IPv4.Global is an experience broker that knows what The Best IPv4 Brokers should do for their clients.  Knowledgeable in IPv4 Address Prices & Pricing to balance getting top dollar with selling in a reasonable timeframe.  IPv4.Global also offers a multi-tiered platform in addition to private brokerage services.
The Transfer Process

IP address space is managed by five regional RIRs (Regional Internet Registries).  While ARIN (American Registry for Internet Numbers) is the most well known in North America, when IP space is transferred it may involve one of the other RIRs depending on the location of the buyer and seller.  Each RIR has its own rules for how these transfers must be processed.

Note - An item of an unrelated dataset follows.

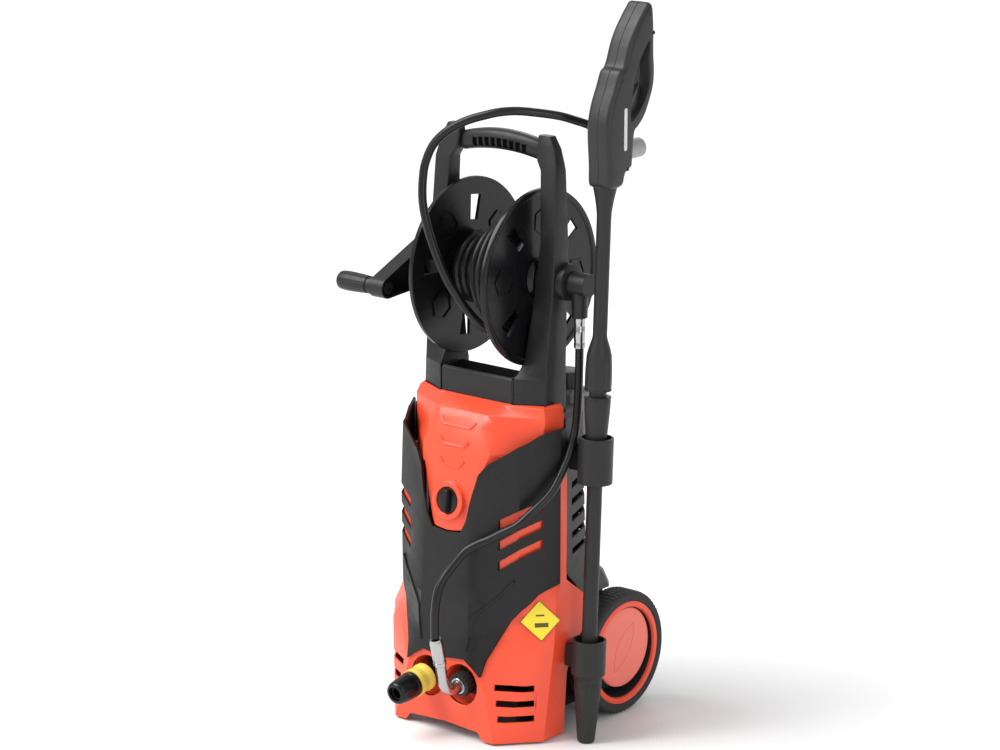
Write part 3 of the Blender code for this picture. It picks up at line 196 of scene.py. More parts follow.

IPv4.Global is an ARIN Qualified Facilitator, a trusted intermediary for this process.  During the process IPv4.Global will assist in verifying the Chain of Title of the IP space.  This critical work provides assurance that the transfer will meet all the rules and requirements of the RIRs and be processed quickly for both buyer and seller.

Case Studies

IPv4.Global has already helped multiple higher education institutions complete this process.  Lewis & Clark College identified the address space, took steps to monetize its inventory of IPv4, including moving multiple services behind a NAT, and eventually was able to sell some of their IPv4 space via IPv4.Global’s IP Marketplace.

IPv.4 Global also helped Hartwick College with a similar process.  In this case IPv4.Global was able to provide a tailored financial package to help the college renumber and realize the benefits of their holdings.